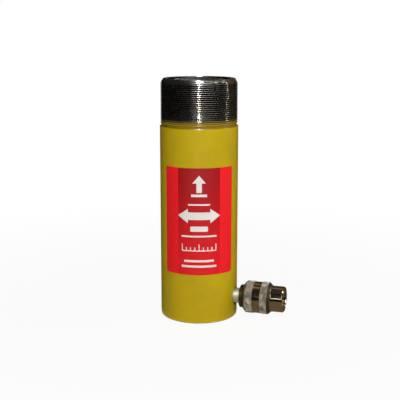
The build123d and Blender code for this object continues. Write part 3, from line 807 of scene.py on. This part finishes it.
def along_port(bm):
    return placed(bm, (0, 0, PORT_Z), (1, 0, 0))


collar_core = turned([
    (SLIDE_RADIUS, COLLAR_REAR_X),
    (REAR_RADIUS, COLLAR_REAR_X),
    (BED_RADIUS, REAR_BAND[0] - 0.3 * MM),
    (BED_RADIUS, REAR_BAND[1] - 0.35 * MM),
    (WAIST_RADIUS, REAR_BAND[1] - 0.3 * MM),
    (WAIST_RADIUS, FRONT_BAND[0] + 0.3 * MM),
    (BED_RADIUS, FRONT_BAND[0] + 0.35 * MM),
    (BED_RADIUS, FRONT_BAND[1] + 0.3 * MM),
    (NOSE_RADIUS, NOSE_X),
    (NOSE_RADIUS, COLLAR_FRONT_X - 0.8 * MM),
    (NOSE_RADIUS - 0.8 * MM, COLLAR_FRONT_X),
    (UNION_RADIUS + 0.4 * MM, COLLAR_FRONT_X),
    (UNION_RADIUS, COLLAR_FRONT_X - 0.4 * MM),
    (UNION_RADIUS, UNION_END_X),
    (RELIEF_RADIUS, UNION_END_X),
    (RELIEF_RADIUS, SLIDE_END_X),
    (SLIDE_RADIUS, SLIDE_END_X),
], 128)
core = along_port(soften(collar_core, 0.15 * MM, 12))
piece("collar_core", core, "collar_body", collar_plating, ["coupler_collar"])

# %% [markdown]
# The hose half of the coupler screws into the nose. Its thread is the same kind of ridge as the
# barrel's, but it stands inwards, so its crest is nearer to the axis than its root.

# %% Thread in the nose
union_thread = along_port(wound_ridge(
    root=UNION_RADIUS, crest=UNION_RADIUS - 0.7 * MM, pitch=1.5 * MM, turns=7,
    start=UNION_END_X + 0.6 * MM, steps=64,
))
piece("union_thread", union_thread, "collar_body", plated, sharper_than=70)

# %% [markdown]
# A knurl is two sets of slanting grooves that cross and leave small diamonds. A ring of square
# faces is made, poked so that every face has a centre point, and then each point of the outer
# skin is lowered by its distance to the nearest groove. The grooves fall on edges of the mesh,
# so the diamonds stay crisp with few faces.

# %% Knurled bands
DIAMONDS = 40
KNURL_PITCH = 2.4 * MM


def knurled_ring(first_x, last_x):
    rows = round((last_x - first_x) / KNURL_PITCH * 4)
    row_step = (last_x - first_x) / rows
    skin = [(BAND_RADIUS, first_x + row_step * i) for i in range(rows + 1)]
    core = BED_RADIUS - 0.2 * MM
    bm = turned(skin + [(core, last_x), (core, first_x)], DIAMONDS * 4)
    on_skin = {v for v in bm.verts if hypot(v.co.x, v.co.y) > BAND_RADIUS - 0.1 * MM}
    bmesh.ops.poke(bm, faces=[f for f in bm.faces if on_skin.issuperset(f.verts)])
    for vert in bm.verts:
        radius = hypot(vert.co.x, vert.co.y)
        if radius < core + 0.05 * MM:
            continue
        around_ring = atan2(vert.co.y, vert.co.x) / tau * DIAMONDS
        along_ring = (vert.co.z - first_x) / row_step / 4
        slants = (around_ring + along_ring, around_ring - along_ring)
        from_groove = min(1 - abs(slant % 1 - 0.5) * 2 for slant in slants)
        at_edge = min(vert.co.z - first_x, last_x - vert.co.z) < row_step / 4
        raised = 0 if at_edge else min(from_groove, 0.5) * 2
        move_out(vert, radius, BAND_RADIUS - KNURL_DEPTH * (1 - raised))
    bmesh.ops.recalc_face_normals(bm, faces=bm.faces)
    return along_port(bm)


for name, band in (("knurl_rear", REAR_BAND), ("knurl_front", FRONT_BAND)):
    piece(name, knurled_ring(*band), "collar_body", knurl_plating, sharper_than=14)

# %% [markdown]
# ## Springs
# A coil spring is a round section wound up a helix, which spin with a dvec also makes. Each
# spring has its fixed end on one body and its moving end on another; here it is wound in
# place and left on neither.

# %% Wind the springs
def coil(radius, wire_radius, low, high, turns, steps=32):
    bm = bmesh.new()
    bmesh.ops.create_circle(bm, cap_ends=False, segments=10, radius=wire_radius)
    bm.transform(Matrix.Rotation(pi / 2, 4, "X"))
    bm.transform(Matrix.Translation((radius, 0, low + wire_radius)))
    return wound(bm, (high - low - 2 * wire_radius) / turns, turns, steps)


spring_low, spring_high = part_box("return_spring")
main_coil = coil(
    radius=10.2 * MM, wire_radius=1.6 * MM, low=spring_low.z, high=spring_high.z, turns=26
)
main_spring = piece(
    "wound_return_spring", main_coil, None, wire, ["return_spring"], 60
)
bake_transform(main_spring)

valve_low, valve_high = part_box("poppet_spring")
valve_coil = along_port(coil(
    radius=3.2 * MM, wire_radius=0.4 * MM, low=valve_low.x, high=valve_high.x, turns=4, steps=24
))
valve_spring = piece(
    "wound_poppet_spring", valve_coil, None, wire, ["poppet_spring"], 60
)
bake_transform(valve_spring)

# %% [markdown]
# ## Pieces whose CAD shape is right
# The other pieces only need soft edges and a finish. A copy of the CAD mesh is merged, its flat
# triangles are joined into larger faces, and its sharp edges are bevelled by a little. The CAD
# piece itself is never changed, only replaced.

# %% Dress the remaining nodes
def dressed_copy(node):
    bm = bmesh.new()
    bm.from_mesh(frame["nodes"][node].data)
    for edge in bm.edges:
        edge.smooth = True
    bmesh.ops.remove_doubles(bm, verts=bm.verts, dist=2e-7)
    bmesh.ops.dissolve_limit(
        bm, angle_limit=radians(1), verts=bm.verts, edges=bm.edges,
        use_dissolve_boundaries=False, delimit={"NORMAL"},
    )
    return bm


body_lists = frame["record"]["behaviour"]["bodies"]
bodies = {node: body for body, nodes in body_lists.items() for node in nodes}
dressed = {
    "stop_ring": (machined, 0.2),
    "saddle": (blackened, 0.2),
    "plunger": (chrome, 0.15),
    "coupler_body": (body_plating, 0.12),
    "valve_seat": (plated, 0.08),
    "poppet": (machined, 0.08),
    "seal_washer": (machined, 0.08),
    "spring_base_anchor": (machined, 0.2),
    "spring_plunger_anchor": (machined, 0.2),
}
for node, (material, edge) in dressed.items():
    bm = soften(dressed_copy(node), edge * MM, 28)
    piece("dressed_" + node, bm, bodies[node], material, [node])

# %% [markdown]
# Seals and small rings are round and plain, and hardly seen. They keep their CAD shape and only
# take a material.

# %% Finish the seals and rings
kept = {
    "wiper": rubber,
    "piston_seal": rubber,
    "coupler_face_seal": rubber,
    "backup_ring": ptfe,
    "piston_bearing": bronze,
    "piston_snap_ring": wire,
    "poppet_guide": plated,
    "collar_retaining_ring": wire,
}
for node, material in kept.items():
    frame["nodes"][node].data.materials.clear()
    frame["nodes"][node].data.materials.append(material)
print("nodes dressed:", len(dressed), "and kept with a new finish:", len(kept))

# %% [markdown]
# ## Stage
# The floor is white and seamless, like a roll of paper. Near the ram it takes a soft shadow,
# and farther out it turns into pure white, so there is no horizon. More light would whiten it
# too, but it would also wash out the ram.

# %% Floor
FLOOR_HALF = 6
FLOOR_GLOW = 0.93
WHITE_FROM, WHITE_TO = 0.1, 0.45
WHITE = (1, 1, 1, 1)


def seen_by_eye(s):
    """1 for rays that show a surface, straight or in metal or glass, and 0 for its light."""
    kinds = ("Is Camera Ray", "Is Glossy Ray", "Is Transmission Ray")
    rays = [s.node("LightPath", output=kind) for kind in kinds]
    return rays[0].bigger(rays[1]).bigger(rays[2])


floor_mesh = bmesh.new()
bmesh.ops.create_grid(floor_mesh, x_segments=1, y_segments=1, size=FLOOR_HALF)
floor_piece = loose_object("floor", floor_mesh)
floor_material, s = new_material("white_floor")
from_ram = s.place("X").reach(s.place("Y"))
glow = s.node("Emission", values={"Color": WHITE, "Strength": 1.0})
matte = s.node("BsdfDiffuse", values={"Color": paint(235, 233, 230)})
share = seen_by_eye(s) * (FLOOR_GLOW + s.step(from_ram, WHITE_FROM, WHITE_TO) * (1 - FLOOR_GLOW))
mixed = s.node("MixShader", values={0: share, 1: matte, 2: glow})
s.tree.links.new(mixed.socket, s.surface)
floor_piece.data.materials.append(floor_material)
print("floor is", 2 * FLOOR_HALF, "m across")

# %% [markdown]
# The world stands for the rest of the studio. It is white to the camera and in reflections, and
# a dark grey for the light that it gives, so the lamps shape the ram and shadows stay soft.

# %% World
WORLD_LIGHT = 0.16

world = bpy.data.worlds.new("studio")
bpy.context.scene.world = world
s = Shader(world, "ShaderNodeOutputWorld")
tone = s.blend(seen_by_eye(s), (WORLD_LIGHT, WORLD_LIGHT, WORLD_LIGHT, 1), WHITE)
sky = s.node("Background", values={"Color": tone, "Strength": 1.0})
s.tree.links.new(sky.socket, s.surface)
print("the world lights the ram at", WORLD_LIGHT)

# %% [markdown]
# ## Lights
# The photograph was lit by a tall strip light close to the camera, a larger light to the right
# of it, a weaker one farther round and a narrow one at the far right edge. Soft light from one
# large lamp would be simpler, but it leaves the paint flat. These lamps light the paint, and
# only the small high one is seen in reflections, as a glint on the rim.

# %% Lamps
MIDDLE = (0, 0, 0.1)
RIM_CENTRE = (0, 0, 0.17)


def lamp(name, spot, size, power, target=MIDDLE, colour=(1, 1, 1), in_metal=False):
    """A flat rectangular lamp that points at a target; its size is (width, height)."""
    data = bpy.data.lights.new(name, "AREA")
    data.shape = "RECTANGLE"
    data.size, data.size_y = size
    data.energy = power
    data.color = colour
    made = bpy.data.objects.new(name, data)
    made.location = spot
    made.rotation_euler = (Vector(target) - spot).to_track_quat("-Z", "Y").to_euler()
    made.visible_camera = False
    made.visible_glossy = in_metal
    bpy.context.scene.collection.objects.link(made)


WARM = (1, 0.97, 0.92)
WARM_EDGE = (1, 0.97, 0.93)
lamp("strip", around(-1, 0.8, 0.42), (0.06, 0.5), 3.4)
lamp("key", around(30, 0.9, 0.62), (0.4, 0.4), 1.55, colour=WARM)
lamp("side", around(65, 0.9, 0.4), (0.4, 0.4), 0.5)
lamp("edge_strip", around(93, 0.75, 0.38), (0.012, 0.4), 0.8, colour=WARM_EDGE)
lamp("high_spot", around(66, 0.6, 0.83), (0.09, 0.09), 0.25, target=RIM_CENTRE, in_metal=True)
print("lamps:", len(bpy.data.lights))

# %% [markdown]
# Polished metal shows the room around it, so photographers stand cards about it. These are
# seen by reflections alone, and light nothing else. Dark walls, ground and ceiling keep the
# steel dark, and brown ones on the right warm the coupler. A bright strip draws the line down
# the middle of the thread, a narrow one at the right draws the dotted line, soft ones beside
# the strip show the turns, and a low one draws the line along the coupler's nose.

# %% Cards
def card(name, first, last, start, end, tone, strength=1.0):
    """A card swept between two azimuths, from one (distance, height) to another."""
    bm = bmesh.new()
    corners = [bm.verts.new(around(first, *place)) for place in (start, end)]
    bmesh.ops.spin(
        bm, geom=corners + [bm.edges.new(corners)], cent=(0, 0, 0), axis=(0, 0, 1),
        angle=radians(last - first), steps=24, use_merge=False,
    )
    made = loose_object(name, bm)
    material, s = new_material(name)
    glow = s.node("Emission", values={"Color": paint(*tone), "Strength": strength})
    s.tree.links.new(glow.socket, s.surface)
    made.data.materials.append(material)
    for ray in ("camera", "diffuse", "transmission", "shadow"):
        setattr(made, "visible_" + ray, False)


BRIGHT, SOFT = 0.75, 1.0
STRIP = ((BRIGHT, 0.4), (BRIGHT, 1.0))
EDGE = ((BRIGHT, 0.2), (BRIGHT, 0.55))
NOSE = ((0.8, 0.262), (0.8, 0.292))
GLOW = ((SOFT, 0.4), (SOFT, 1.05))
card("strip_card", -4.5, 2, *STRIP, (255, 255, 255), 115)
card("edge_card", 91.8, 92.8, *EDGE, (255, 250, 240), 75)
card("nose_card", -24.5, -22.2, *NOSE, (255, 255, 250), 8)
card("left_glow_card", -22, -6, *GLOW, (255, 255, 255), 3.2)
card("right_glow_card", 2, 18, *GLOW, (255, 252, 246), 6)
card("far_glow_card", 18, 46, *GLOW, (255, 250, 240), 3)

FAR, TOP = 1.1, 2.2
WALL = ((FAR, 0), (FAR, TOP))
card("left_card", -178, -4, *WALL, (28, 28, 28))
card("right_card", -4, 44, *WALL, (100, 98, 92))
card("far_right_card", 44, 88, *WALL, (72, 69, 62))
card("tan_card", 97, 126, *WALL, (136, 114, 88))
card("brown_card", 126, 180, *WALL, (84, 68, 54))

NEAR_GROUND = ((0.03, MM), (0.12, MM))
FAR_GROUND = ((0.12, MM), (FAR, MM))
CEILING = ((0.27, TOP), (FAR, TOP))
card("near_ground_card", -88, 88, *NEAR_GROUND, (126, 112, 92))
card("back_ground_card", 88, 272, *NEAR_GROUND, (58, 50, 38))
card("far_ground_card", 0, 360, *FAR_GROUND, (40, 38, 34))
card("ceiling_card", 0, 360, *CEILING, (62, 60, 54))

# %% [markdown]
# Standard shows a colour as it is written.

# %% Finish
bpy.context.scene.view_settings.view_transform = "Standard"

==*==

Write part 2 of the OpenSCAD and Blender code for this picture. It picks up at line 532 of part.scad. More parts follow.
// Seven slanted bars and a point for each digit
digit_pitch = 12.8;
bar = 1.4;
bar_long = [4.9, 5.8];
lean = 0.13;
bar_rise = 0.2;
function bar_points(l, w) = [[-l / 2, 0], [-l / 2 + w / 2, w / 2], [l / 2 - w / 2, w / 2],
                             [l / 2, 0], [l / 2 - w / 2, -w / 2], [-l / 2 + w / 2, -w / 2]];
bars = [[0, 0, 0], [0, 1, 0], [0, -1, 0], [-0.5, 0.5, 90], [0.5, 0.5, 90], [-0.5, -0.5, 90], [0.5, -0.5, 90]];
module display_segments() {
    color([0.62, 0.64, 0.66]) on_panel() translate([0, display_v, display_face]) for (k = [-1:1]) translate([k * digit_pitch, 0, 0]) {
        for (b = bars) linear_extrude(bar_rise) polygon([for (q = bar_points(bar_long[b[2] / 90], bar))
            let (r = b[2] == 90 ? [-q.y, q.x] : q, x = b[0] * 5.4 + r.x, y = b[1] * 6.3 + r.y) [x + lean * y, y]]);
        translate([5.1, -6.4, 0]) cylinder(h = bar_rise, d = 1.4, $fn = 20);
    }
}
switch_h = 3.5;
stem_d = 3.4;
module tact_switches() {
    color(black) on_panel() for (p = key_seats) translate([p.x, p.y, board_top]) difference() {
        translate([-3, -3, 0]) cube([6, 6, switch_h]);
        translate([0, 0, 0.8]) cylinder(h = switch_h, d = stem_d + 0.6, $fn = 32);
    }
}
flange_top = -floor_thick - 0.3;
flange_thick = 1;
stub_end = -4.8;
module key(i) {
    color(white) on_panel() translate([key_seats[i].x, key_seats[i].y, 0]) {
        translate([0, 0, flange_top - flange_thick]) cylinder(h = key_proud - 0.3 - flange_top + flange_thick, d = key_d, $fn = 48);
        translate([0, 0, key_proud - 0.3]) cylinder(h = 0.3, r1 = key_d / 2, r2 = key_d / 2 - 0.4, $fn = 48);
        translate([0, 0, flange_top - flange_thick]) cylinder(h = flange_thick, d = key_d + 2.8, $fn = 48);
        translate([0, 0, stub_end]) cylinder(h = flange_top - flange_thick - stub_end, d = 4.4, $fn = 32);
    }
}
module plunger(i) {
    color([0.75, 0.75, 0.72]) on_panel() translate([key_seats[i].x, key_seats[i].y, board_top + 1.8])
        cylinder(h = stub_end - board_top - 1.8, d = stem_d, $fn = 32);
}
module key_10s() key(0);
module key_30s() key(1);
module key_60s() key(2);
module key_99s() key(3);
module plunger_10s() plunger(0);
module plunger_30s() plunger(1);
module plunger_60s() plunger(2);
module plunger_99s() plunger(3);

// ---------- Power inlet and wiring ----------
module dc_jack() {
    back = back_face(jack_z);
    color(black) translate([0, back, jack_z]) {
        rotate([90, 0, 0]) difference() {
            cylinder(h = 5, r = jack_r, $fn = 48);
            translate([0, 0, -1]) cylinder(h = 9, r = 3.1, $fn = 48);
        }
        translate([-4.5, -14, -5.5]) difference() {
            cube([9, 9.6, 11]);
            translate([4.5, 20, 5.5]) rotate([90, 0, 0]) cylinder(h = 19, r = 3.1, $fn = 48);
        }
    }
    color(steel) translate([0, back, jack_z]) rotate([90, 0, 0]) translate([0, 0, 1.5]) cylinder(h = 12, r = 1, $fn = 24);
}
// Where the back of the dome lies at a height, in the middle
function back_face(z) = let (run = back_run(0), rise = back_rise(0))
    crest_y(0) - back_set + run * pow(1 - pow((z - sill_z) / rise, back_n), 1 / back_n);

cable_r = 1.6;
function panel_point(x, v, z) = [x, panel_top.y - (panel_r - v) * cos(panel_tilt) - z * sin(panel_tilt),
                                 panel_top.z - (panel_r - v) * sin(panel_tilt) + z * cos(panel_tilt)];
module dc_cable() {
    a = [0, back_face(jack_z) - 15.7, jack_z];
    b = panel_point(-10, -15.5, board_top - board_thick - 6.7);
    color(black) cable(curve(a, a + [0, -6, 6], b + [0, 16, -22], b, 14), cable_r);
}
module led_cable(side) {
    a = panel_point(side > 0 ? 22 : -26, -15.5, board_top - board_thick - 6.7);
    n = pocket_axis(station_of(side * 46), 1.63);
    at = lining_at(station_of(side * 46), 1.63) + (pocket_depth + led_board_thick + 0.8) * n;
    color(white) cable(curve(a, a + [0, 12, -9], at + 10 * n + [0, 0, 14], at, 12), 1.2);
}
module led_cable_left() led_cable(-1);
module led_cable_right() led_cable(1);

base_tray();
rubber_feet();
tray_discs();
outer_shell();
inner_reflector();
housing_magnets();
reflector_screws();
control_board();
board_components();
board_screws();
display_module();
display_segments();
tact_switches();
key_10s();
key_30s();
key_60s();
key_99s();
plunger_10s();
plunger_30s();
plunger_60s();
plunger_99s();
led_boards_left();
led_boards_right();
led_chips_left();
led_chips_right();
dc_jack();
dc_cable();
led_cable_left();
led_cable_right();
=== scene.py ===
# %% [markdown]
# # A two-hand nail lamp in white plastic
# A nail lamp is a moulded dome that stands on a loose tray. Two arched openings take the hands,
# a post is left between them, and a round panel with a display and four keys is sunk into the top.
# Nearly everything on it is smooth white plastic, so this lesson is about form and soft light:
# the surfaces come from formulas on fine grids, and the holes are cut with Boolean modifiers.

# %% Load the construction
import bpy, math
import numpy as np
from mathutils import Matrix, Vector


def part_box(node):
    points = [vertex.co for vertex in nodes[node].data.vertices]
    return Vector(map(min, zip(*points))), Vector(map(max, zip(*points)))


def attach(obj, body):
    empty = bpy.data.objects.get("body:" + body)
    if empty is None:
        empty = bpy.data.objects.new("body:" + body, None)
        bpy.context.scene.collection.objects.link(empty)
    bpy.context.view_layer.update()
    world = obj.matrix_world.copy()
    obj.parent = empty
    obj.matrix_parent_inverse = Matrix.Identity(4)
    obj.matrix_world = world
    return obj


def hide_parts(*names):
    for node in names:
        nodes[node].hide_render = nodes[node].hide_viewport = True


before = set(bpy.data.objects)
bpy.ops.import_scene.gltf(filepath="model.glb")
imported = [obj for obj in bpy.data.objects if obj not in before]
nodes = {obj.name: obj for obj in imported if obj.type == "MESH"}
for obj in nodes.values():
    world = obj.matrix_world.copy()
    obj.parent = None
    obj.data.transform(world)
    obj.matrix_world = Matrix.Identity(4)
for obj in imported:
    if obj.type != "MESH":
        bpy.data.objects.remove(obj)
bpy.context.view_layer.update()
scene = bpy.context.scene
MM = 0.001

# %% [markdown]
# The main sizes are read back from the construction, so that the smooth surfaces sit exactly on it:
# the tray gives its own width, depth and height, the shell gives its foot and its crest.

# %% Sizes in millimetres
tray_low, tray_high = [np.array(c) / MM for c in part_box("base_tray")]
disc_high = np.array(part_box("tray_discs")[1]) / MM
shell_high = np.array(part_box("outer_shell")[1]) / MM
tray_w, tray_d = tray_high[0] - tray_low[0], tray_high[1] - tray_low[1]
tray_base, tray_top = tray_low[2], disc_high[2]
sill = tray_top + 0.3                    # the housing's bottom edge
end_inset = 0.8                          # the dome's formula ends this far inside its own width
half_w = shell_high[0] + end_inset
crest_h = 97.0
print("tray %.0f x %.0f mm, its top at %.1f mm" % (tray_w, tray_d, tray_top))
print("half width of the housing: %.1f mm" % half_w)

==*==

■ What you will do ■
Print exactly the run of lines that starts at the line with "base_tray();" and ends at the line with "obj.parent = empty". Leave out every other line.

■ Completed exercise ■
base_tray();
rubber_feet();
tray_discs();
outer_shell();
inner_reflector();
housing_magnets();
reflector_screws();
control_board();
board_components();
board_screws();
display_module();
display_segments();
tact_switches();
key_10s();
key_30s();
key_60s();
key_99s();
plunger_10s();
plunger_30s();
plunger_60s();
plunger_99s();
led_boards_left();
led_boards_right();
led_chips_left();
led_chips_right();
dc_jack();
dc_cable();
led_cable_left();
led_cable_right();
=== scene.py ===
# %% [markdown]
# # A two-hand nail lamp in white plastic
# A nail lamp is a moulded dome that stands on a loose tray. Two arched openings take the hands,
# a post is left between them, and a round panel with a display and four keys is sunk into the top.
# Nearly everything on it is smooth white plastic, so this lesson is about form and soft light:
# the surfaces come from formulas on fine grids, and the holes are cut with Boolean modifiers.

# %% Load the construction
import bpy, math
import numpy as np
from mathutils import Matrix, Vector


def part_box(node):
    points = [vertex.co for vertex in nodes[node].data.vertices]
    return Vector(map(min, zip(*points))), Vector(map(max, zip(*points)))


def attach(obj, body):
    empty = bpy.data.objects.get("body:" + body)
    if empty is None:
        empty = bpy.data.objects.new("body:" + body, None)
        bpy.context.scene.collection.objects.link(empty)
    bpy.context.view_layer.update()
    world = obj.matrix_world.copy()
    obj.parent = empty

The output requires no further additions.